--- begin ---

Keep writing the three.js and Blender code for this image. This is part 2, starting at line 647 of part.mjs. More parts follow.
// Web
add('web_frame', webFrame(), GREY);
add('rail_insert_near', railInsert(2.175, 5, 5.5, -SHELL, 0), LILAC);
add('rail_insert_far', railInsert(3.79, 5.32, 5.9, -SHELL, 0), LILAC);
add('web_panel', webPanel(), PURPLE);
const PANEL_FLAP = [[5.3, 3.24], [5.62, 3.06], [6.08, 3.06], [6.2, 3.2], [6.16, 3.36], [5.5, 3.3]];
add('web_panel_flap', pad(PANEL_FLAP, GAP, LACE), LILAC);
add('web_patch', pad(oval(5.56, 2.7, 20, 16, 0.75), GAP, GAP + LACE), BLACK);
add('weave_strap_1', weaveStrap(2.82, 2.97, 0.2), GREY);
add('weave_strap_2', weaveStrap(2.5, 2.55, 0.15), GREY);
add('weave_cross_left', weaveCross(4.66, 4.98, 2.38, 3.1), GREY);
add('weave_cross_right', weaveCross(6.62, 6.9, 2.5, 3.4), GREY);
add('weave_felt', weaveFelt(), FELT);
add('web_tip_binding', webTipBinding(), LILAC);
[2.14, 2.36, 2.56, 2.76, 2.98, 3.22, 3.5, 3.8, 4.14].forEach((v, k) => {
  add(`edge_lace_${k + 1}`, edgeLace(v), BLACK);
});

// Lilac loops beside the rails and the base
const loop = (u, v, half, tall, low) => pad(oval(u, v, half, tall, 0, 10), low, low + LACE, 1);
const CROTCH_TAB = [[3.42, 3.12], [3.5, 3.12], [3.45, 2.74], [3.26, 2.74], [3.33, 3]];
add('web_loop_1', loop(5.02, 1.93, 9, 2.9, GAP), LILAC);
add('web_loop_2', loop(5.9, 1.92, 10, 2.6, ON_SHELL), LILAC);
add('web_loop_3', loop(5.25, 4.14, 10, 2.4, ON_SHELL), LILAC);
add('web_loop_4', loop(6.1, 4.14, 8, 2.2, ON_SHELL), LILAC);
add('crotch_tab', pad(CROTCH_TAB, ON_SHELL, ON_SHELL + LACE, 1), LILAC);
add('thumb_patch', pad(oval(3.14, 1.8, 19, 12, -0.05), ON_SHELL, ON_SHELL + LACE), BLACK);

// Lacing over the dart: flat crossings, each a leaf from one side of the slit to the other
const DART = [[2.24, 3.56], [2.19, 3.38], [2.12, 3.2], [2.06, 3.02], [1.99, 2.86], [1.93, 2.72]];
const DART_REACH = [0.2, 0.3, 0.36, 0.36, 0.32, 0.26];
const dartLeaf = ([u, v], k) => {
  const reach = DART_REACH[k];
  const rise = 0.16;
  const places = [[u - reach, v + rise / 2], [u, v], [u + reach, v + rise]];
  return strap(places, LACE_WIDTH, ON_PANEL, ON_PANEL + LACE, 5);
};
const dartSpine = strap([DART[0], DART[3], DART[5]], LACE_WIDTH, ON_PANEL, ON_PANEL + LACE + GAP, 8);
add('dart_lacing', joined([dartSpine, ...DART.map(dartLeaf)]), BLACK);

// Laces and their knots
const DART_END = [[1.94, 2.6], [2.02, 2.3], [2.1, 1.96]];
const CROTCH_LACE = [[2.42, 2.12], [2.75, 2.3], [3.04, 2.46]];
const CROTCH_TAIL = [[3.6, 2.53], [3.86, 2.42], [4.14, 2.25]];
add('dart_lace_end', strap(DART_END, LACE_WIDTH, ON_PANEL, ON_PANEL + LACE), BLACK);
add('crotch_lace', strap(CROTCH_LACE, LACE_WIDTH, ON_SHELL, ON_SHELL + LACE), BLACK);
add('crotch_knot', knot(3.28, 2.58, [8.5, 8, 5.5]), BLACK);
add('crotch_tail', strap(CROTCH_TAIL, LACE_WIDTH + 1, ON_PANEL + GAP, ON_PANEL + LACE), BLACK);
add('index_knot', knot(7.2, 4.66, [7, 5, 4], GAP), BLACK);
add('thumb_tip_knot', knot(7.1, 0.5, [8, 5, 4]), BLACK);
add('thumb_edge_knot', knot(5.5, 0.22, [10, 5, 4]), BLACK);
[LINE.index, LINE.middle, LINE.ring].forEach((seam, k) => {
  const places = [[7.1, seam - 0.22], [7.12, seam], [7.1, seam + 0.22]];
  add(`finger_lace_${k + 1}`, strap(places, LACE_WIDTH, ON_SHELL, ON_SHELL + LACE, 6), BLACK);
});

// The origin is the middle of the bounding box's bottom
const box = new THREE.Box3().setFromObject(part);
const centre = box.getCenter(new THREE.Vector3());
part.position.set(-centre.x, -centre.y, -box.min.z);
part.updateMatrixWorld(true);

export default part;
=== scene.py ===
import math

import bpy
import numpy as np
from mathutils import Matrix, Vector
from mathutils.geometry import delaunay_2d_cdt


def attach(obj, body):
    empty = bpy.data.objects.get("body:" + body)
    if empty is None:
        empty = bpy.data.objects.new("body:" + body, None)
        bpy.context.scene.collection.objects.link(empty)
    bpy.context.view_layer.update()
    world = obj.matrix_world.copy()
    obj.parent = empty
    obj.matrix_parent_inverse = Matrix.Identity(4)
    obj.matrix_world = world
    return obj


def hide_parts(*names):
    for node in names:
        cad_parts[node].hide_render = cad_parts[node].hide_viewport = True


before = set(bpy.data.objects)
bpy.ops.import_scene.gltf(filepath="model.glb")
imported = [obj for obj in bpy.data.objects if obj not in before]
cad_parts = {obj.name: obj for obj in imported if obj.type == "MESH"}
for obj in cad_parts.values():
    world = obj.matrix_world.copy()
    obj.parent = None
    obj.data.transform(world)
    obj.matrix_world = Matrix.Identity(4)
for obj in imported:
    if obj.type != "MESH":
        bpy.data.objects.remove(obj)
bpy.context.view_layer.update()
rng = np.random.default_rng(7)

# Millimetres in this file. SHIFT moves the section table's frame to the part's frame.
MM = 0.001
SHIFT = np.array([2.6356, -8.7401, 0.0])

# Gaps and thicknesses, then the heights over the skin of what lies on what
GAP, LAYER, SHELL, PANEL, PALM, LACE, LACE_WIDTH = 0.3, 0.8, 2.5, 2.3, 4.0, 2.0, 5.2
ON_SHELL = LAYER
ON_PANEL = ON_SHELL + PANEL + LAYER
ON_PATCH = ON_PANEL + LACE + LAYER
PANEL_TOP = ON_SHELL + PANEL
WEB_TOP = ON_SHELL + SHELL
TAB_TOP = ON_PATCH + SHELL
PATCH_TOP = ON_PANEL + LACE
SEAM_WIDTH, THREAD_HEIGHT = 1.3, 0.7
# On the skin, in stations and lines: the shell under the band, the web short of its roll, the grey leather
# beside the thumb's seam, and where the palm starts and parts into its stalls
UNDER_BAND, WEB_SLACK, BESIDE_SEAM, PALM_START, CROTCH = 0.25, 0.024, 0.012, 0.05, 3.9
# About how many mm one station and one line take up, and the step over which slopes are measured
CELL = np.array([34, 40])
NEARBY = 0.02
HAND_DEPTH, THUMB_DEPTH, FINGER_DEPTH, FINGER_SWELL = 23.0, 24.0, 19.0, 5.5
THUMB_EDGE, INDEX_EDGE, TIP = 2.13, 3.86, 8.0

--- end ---

- **STATED TASK**
Reproduce word for word the material above, beginning with the line that contains "bounding box's bottom" and ending with the line that contains "bpy.context.scene.collection.objects.link(empty)".

- **FULL ANSWER**
// The origin is the middle of the bounding box's bottom
const box = new THREE.Box3().setFromObject(part);
const centre = box.getCenter(new THREE.Vector3());
part.position.set(-centre.x, -centre.y, -box.min.z);
part.updateMatrixWorld(true);

export default part;
=== scene.py ===
import math

import bpy
import numpy as np
from mathutils import Matrix, Vector
from mathutils.geometry import delaunay_2d_cdt


def attach(obj, body):
    empty = bpy.data.objects.get("body:" + body)
    if empty is None:
        empty = bpy.data.objects.new("body:" + body, None)
        bpy.context.scene.collection.objects.link(empty)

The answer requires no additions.